1. Al regreso de mi peregrinación apostólica a los países de la Europa septentrional, sobre la cual hablaré
próximamente para exponer algunas consideraciones, os pido desde ahora que deis gracias a Dios conmigo por
lo que me ha sido dado realizar de acuerdo con la misión pastoral que se me ha encomendado.
Hoy deseo completar con vosotros la reflexión sobre los dones del Espíritu Santo. El último, en orden de
enumeración de estos dones, es el don del temor de Dios.
La Sagrada Escritura afirma que "Principio del saber, es el temor de Yahveh" (Sal 110/111, 10; Pr 1, 7). ¿Pero de
qué temor se trata? No ciertamente de ese "miedo de Dios" que impulsa a evitar pensar o recordarse de Él,
como de algo o de alguno que turba e inquieta. Este fue el estado de ánimo que, según la Biblia, impulsó a
nuestros progenitores, después del pecado, a "ocultarse de la vista de Yahveh Dios por entre los árboles del
jardín" (Gn 3, 8); éste fue también el sentimiento del siervo infiel y malvado de la parábola evangélica, que
escondió bajo tierra el talento recibido (cf. Mt 25, 18. 26).

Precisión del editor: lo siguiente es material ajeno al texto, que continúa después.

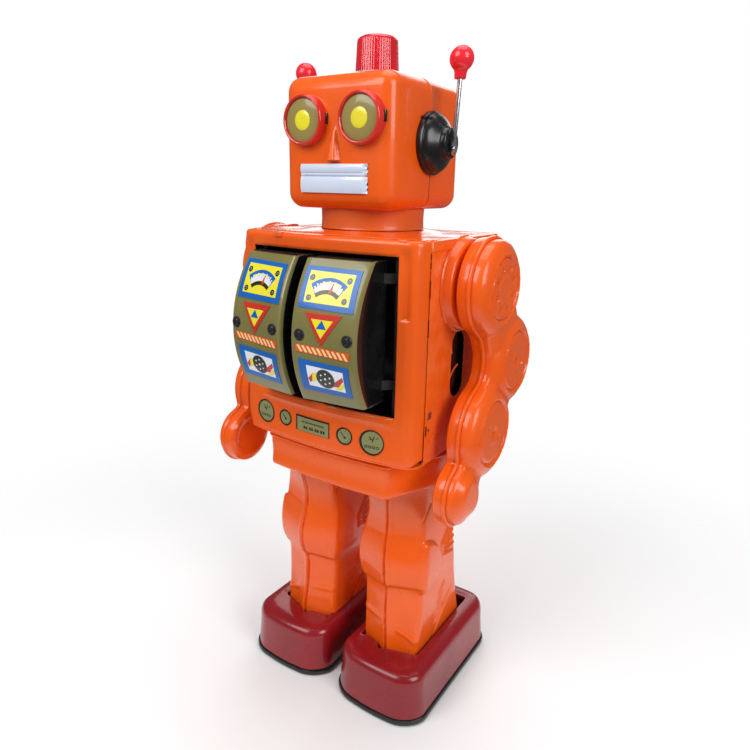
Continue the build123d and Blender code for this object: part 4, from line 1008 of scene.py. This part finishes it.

Pero este concepto del temor-miedo no es el verdadero concepto de temor-don del Espíritu. Aquí se trata de algo
mucho más noble y sublime; es el sentimiento sincero y
trémulo que el hombre experimenta frente a la tremenda majestad de Dios, especialmente cuando reflexiona
sobre las propias infidelidades y sobre el peligro de ser "encontrado falto de peso" (Dn 5, 27) en el juicio eterno,
del que nadie puede escapar. El creyente se presenta y se pone ante Dios con el "espíritu contrito" y con el
"corazón humillado" (cf. Sal 50/51, 19), sabiendo bien que debe atender a la propia salvación "con temor y
temblor" (Flp 2, 12). Sin embargo, esto no significa miedo irracional, sino sentido de responsabilidad y de fidelidad
a su ley.
2. El Espíritu Santo asume todo este conjunto y lo eleva con el don del temor de Dios. Ciertamente ello no
excluye la trepidación que nace de la conciencia de las culpas cometidas y de la perspectiva del castigo divino, la
suaviza con la fe en a misericordia divina y con la certeza de la solicitud paterna de Dios que quiere la salvación
eterna de todos. Sin embargo, con este don, el Espíritu Santo infunde en el alma sobre todo el temor filial, que es
un sentimiento arraigado en el amor de Dios: el alma se preocupa entonces de no disgustar a Dios, amado como
Padre, de no ofenderlo en nada, de "permanecer" y crecer en la caridad (cf. Jn 15, 4-7).
3. De este santo y justo temor, conjugado en el alma con el amor a Dios, depende toda la práctica de las virtudes
cristianas, y especialmente de la humildad, de la templanza, de la castidad, de la mortificación de los sentidos.
Recordemos la exhortación del Apóstol Pablo a sus cristianos: "Queridos míos, purifiquémonos de toda mancha
de la carne y del espíritu, consumando la santificación en el temor de Dios" (2 Co 7, 1).
Es una advertencia para todos nosotros que, a veces, con tanta facilidad transgredimos la ley de Dios, ignorando
o desafiando sus castigos. Invoquemos al Espíritu Santo a fin de que infunda largamente el don del santo temor
de Dios en los hombres de nuestro tiempo. Invoquémoslo por intercesión de Aquella que, al anuncio del mensaje
celeste "se conturbó" (Lc 1, 29) y, aun trepidante por la inaudita responsabilidad que se le confiaba, supo
pronunciar el "fiat" de la fe, de la obediencia y del amor.